For Secret Society, that only affects a portion of their outreach. But it is a critical fraction. Both Sessions and Secret Beach are free, and only the latter asks for donations.

“It’s a really big obstacle for clubs trying to survive,” says Sandik, camera, as always, in hand. “The government needs to step in and support what we’re trying to do in this town if the scene is going to grow.”

But in spite of the city’s austere entertainment policies, Secret Society has continued to flourish. They’ve even been forced to take on more staff to manage their success.

“Scaling the project is challenging because of that,” Cardin explains. “We can only sustain so many people using a donation-based charity system.” Stretching resources so thin is a familiar reality for many of the city’s promoters.

Despite publicity efforts to label Toronto as a ‘Music City’, the municipal government looks as stagnant as ever. Cities like Amsterdam, London and New York have instituted Night Mayors, while Toronto’s officials remain deadlocked in City Hall.

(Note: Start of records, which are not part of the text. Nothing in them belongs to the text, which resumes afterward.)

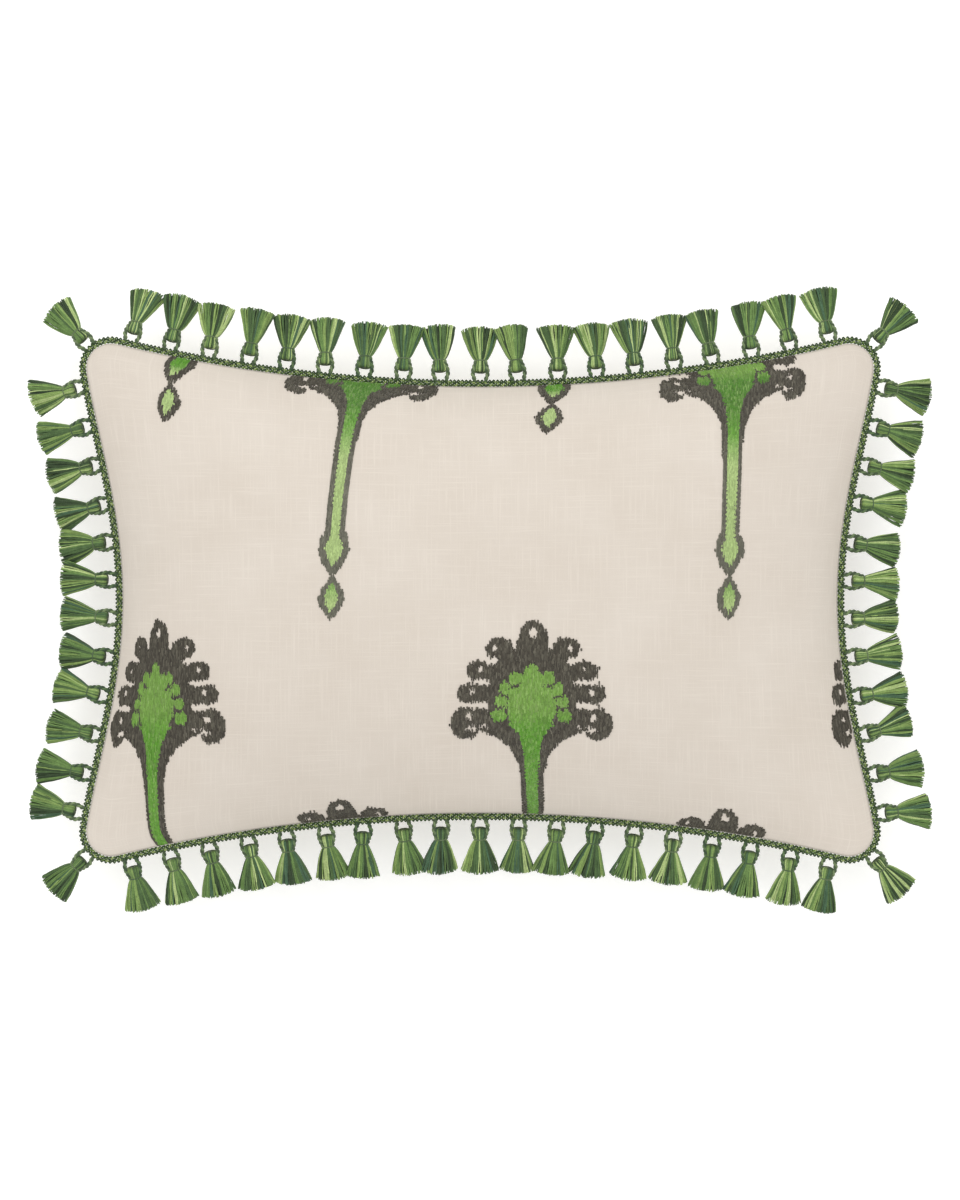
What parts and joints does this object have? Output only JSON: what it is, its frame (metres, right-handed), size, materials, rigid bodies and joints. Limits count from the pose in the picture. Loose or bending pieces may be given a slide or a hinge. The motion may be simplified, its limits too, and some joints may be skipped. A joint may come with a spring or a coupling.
{
  "type": "throw pillow",
  "caption": "Stuffed lumbar throw pillow with embroidered linen cover, hidden zipper, gimp braid edge and hanging brush tassels.",
  "frame": {"origin": "under the middle of the pillow, on the surface that its back lies on", "axes": "+X along the long side, +Y up the embroidered face, +Z out of the face (the pillow lies on its back)"},
  "size_m": [0.6232, 0.4334, 0.1343],
  "materials": {
    "linen": "matte",
    "charcoal_thread": "satin",
    "green_thread": "satin",
    "gimp_cotton": "matte",
    "tassel_cord": "matte",
    "tassel_yarn": "matte",
    "header_tape": "matte",
    "ticking": "matte",
    "fill": "matte",
    "zipper_tape": "matte",
    "zipper_coil": "satin",
    "zipper_metal": "satin"
  },
  "bodies": {
    "cushion": {"front_panel": "linen", "back_panel": "linen", "insert_front_ticking": "ticking", "insert_back_ticking": "ticking", "insert_fill": "fill", "gimp_braid": "gimp_cotton", "header_tape": "header_tape", "embroidery_charcoal": "charcoal_thread", "embroidery_green": "green_thread", "zipper_tape_upper": "zipper_tape", "zipper_tape_lower": "zipper_tape", "zipper_coil_upper": "zipper_coil", "zipper_coil_lower": "zipper_coil", "zipper_stops": "zipper_metal"},
    "tassels_top_1": {"tassels_top_1_loops": "tassel_cord", "tassels_top_1_yarn": "tassel_yarn"},
    "tassels_top_2": {"tassels_top_2_loops": "tassel_cord", "tassels_top_2_yarn": "tassel_yarn"},
    "tassels_top_3": {"tassels_top_3_loops": "tassel_cord", "tassels_top_3_yarn": "tassel_yarn"},
    "tassels_top_4": {"tassels_top_4_loops": "tassel_cord", "tassels_top_4_yarn": "tassel_yarn"},
    "tassels_top_5": {"tassels_top_5_loops": "tassel_cord", "tassels_top_5_yarn": "tassel_yarn"},
    "tassels_bottom_1": {"tassels_bottom_1_loops": "tassel_cord", "tassels_bottom_1_yarn": "tassel_yarn"},
    "tassels_bottom_2": {"tassels_bottom_2_loops": "tassel_cord", "tassels_bottom_2_yarn": "tassel_yarn"},
    "tassels_bottom_3": {"tassels_bottom_3_loops": "tassel_cord", "tassels_bottom_3_yarn": "tassel_yarn"},
    "tassels_bottom_4": {"tassels_bottom_4_loops": "tassel_cord", "tassels_bottom_4_yarn": "tassel_yarn"},
    "tassels_bottom_5": {"tassels_bottom_5_loops": "tassel_cord", "tassels_bottom_5_yarn": "tassel_yarn"},
    "tassels_left_1": {"tassels_left_1_loops": "tassel_cord", "tassels_left_1_yarn": "tassel_yarn"},
    "tassels_left_2": {"tassels_left_2_loops": "tassel_cord", "tassels_left_2_yarn": "tassel_yarn"},
    "tassels_left_3": {"tassels_left_3_loops": "tassel_cord", "tassels_left_3_yarn": "tassel_yarn"},
    "tassels_right_1": {"tassels_right_1_loops": "tassel_cord", "tassels_right_1_yarn": "tassel_yarn"},
    "tassels_right_2": {"tassels_right_2_loops": "tassel_cord", "tassels_right_2_yarn": "tassel_yarn"},
    "tassels_right_3": {"tassels_right_3_loops": "tassel_cord", "tassels_right_3_yarn": "tassel_yarn"},
    "tassel_corner_top_left": {"tassel_corner_top_left_loops": "tassel_cord", "tassel_corner_top_left_yarn": "tassel_yarn"},
    "tassel_corner_top_right": {"tassel_corner_top_right_loops": "tassel_cord", "tassel_corner_top_right_yarn": "tassel_yarn"},
    "tassel_corner_bottom_left": {"tassel_corner_bottom_left_loops": "tassel_cord", "tassel_corner_bottom_left_yarn": "tassel_yarn"},
    "tassel_corner_bottom_right": {"tassel_corner_bottom_right_loops": "tassel_cord", "tassel_corner_bottom_right_yarn": "tassel_yarn"},
    "zipper_slider": {"zipper_slider": "zipper_metal"},
    "zipper_pull": {"zipper_pull": "zipper_metal"}
  },
  "joints": [
    {"name": "tassels_top_1_swing", "type": "hinge", "parent": "cushion", "child": "tassels_top_1", "pos_m": [-0.20062, 0.16732, 0.06], "axis": [0.9824, -0.187, 0], "range_deg": [-65, 85]},
    {"name": "tassels_top_2_swing", "type": "hinge", "parent": "cushion", "child": "tassels_top_2", "pos_m": [-0.09362, 0.15249, 0.06], "axis": [0.9962, -0.0873, 0], "range_deg": [-65, 85]},
    {"name": "tassels_top_3_swing", "type": "hinge", "parent": "cushion", "child": "tassels_top_3", "pos_m": [0, 0.1484, 0.06], "axis": [1, 0, 0], "range_deg": [-65, 85]},
    {"name": "tassels_top_4_swing", "type": "hinge", "parent": "cushion", "child": "tassels_top_4", "pos_m": [0.09362, 0.15249, 0.06], "axis": [0.9962, 0.0873, 0], "range_deg": [-65, 85]},
    {"name": "tassels_top_5_swing", "type": "hinge", "parent": "cushion", "child": "tassels_top_5", "pos_m": [0.20062, 0.16732, 0.06], "axis": [0.9824, 0.187, 0], "range_deg": [-65, 85]},
    {"name": "tassels_bottom_1_swing", "type": "hinge", "parent": "cushion", "child": "tassels_bottom_1", "pos_m": [-0.20062, -0.16732, 0.06], "axis": [-0.9824, -0.187, 0], "range_deg": [-65, 85]},
    {"name": "tassels_bottom_2_swing", "type": "hinge", "parent": "cushion", "child": "tassels_bottom_2", "pos_m": [-0.09362, -0.15249, 0.06], "axis": [-0.9962, -0.0873, 0], "range_deg": [-65, 85]},
    {"name": "tassels_bottom_3_swing", "type": "hinge", "parent": "cushion", "child": "tassels_bottom_3", "pos_m": [0, -0.1484, 0.06], "axis": [-1, 0, 0], "range_deg": [-65, 85]},
    {"name": "tassels_bottom_4_swing", "type": "hinge", "parent": "cushion", "child": "tassels_bottom_4", "pos_m": [0.09362, -0.15249, 0.06], "axis": [-0.9962, 0.0873, 0], "range_deg": [-65, 85]},
    {"name": "tassels_bottom_5_swing", "type": "hinge", "parent": "cushion", "child": "tassels_bottom_5", "pos_m": [0.20062, -0.16732, 0.06], "axis": [-0.9824, 0.187, 0], "range_deg": [-65, 85]},
    {"name": "tassels_left_1_swing", "type": "hinge", "parent": "cushion", "child": "tassels_left_1", "pos_m": [-0.26217, -0.107, 0.06], "axis": [0.2188, 0.9758, 0], "range_deg": [-65, 85]},
    {"name": "tassels_left_2_swing", "type": "hinge", "parent": "cushion", "child": "tassels_left_2", "pos_m": [-0.2475, 0, 0.06], "axis": [0, 1, 0], "range_deg": [-65, 85]},
    {"name": "tassels_left_3_swing", "type": "hinge", "parent": "cushion", "child": "tassels_left_3", "pos_m": [-0.26217, 0.107, 0.06], "axis": [-0.2188, 0.9758, 0], "range_deg": [-65, 85]},
    {"name": "tassels_right_1_swing", "type": "hinge", "parent": "cushion", "child": "tassels_right_1", "pos_m": [0.26217, -0.107, 0.06], "axis": [0.2188, -0.9758, 0], "range_deg": [-65, 85]},
    {"name": "tassels_right_2_swing", "type": "hinge", "parent": "cushion", "child": "tassels_right_2", "pos_m": [0.2475, 0, 0.06], "axis": [0, -1, 0], "range_deg": [-65, 85]},
    {"name": "tassels_right_3_swing", "type": "hinge", "parent": "cushion", "child": "tassels_right_3", "pos_m": [0.26217, 0.107, 0.06], "axis": [-0.2188, -0.9758, 0], "range_deg": [-65, 85]},
    {"name": "tassel_corner_top_left_swing", "type": "hinge", "parent": "cushion", "child": "tassel_corner_top_left", "pos_m": [-0.26701, 0.17268, 0.06], "axis": [0.7071, 0.7071, 0], "range_deg": [-65, 85]},
    {"name": "tassel_corner_top_right_swing", "type": "hinge", "parent": "cushion", "child": "tassel_corner_top_right", "pos_m": [0.26701, 0.17268, 0.06], "axis": [0.7071, -0.7071, 0], "range_deg": [-65, 85]},
    {"name": "tassel_corner_bottom_left_swing", "type": "hinge", "parent": "cushion", "child": "tassel_corner_bottom_left", "pos_m": [-0.26701, -0.17268, 0.06], "axis": [-0.7071, 0.7071, 0], "range_deg": [-65, 85]},
    {"name": "tassel_corner_bottom_right_swing", "type": "hinge", "parent": "cushion", "child": "tassel_corner_bottom_right", "pos_m": [0.26701, -0.17268, 0.06], "axis": [-0.7071, -0.7071, 0], "range_deg": [-65, 85]},
    {"name": "zipper_slide", "type": "hinge", "parent": "cushion", "child": "zipper_slider", "pos_m": [0, -1.2214, 0.04885], "axis": [0, 0, -1], "range_deg": [0, 18]},
    {"name": "zipper_pull_flip", "type": "hinge", "parent": "zipper_slider", "child": "zipper_pull", "pos_m": [-0.16862, -0.15647, 0.04885], "axis": [-0.0974, 0.6149, -0.7826], "range_deg": [0, 172]}
  ]
}
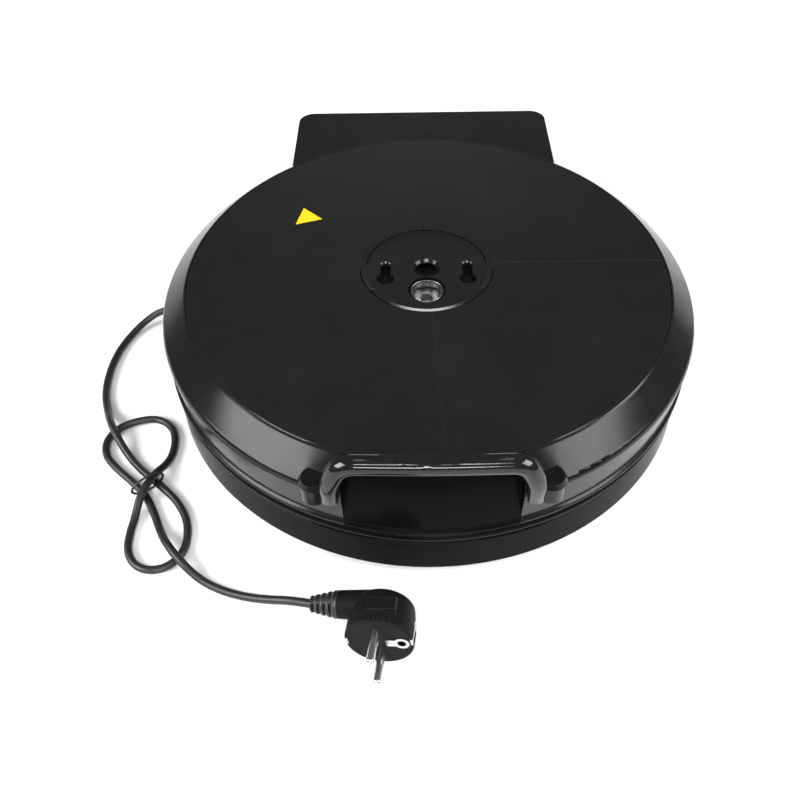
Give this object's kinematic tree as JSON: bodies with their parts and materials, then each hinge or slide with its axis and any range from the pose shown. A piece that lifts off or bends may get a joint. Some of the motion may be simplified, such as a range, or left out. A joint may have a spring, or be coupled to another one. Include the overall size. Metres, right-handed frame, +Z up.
{
  "type": "waffle cone maker",
  "caption": "Round countertop waffle cone maker: heated base and hinged lid with patterned plates, a bail handle at the front and a cord with an angled plug.",
  "frame": {"origin": "on the table, at the middle of the footprint of the machine without its cord", "axes": "+X to the user's right, +Y to the hinge at the back, +Z up; the handle faces -Y"},
  "size_m": [0.4079, 0.4515, 0.1028],
  "materials": {
    "black_gloss": "gloss",
    "black_satin": "satin",
    "black_matte": "matte",
    "white_ceramic": "matte",
    "plate_metal": "non-stick coated",
    "steel": "zinc plated",
    "chrome": "polished",
    "heater_steel": "heat-darkened",
    "brass": "nickel or brass",
    "black_rubber": "matte",
    "yellow_label": "printed film",
    "lead_brown": "satin",
    "lead_blue": "satin",
    "lead_green": "satin",
    "bright_aluminium": "mill finish",
    "tie_wire": "satin"
  },
  "bodies": {
    "base": {"base_shell": "black_gloss", "base_rim": "black_gloss", "bottom_cover": "black_matte", "cord_clamp": "black_matte", "plug_body": "black_matte", "terminal_block": "white_ceramic", "lower_thermostat": "white_ceramic", "thermal_fuse": "white_ceramic", "lower_plate": "plate_metal", "lower_reflector": "bright_aluminium", "plate_posts": "steel", "bottom_screws": "steel", "hinge_bracket": "steel", "hinge_pin": "steel", "hinge_spacers": "steel", "pin_clips": "steel", "bracket_screws": "steel", "lower_element_terminals": "steel", "plug_pins": "chrome", "plug_earth_contacts": "chrome", "lower_element": "heater_steel", "earth_stud": "brass", "foot_front_left": "black_rubber", "foot_front_right": "black_rubber", "foot_back_left": "black_rubber", "foot_back_right": "black_rubber", "cord_gland": "black_rubber", "cord_tail": "black_rubber", "power_cord": "black_rubber", "plug_boot": "black_rubber", "twist_tie": "tie_wire", "lead_live": "lead_brown", "lead_neutral": "lead_blue", "lead_earth": "lead_green"},
    "lid": {"lid_ring": "black_gloss", "lid_panel": "black_satin", "front_panel": "black_gloss", "hinge_cover": "black_matte", "lid_arm_left": "steel", "lid_arm_right": "steel", "arm_screws": "steel", "upper_reflector": "bright_aluminium", "stud_cup": "chrome", "triangle_sticker": "yellow_label", "handle": "black_gloss"},
    "floating_plate": {"upper_plate": "plate_metal", "upper_element": "heater_steel", "upper_element_terminals": "steel", "upper_thermostat": "white_ceramic", "plate_stud": "steel", "stud_washer": "steel"}
  },
  "joints": [
    {"name": "lid_hinge", "type": "hinge", "parent": "base", "child": "lid", "pos_m": [0, 0.17385, 0.046], "axis": [-1, 0, 0], "range_deg": [0, 105]},
    {"name": "plate_float", "type": "slide", "parent": "lid", "child": "floating_plate", "axis": [0, 0, 1], "range_m": [0, 0.003]}
  ]
}
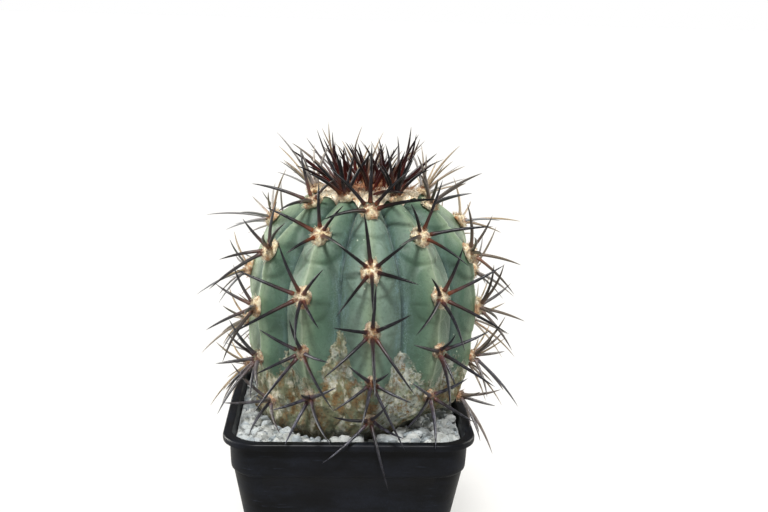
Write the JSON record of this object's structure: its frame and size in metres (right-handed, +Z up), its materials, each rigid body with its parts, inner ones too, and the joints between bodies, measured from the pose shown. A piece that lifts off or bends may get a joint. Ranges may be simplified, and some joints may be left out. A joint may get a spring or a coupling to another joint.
{
  "type": "copiapoa cactus",
  "caption": "Barrel-shaped grey-green cactus with broad ribs, felted areoles and dark radiating spines, in a tapered square black plastic nursery pot dressed with white pumice.",
  "frame": {"origin": "centre of the pot's flat underside, on the surface that it stands on", "axes": "+Z up through the pot and the plant, -Y the front that the picture shows, +X to its right"},
  "size_m": [0.1254, 0.1291, 0.1863],
  "materials": {
    "pot_plastic": "black injection-moulded plastic, softly glossy, dusty and scuffed round the collar",
    "potting_mix": "dark gritty cactus soil",
    "white_pumice": "rough white pumice chips with grey pits",
    "waxy_skin": "matt blue-green waxy skin with lighter rib crests, turning to corky tan bark at the foot",
    "spines": "hard dark horn, violet-grey to black, red-brown at the base, on pads of cream felt",
    "young_spines": "glossy dark red young spines with orange-brown bases over cream wool"
  },
  "bodies": {
    "root": {"pot": "pot_plastic", "soil": "potting_mix", "pumice": "white_pumice", "cactus_body": "waxy_skin", "crown": "young_spines", "areole_01_1": "spines", "areole_01_2": "spines", "areole_01_3": "spines", "areole_01_4": "spines", "areole_01_5": "spines", "areole_02_1": "spines", "areole_02_2": "spines", "areole_02_3": "spines", "areole_02_4": "spines", "areole_02_5": "spines", "areole_03_1": "spines", "areole_03_2": "spines", "areole_03_3": "spines", "areole_03_4": "spines", "areole_03_5": "spines", "areole_04_1": "spines", "areole_04_2": "spines", "areole_04_3": "spines", "areole_04_4": "spines", "areole_04_5": "spines", "areole_05_1": "spines", "areole_05_2": "spines", "areole_05_3": "spines", "areole_05_4": "spines", "areole_05_5": "spines", "areole_06_1": "spines", "areole_06_2": "spines", "areole_06_3": "spines", "areole_06_4": "spines", "areole_06_5": "spines", "areole_07_1": "spines", "areole_07_2": "spines", "areole_07_3": "spines", "areole_07_4": "spines", "areole_07_5": "spines", "areole_08_1": "spines", "areole_08_2": "spines", "areole_08_3": "spines", "areole_08_4": "spines", "areole_08_5": "spines", "areole_09_1": "spines", "areole_09_2": "spines", "areole_09_3": "spines", "areole_09_4": "spines", "areole_09_5": "spines", "areole_10_1": "spines", "areole_10_2": "spines", "areole_10_3": "spines", "areole_10_4": "spines", "areole_10_5": "spines", "areole_11_1": "spines", "areole_11_2": "spines", "areole_11_3": "spines", "areole_11_4": "spines", "areole_11_5": "spines"}
  },
  "joints": []
}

And as Secret Society continues to swell, its directors are looking for opportunities to test their model elsewhere.

“From the early days of Secret Society, the dream, the ten-year-plan, was to always go international,” reveals von Wilde. “Secret Society is not about us; this is about our members and the myriad talent in Toronto.”

The group hopes to bridge the gap between Toronto’s talent and scenes in New York City, Berlin and beyond. But it will take time to gather the support that Secret Society has evoked so quickly in Toronto. And to find the right beaches in New York City and Berlin.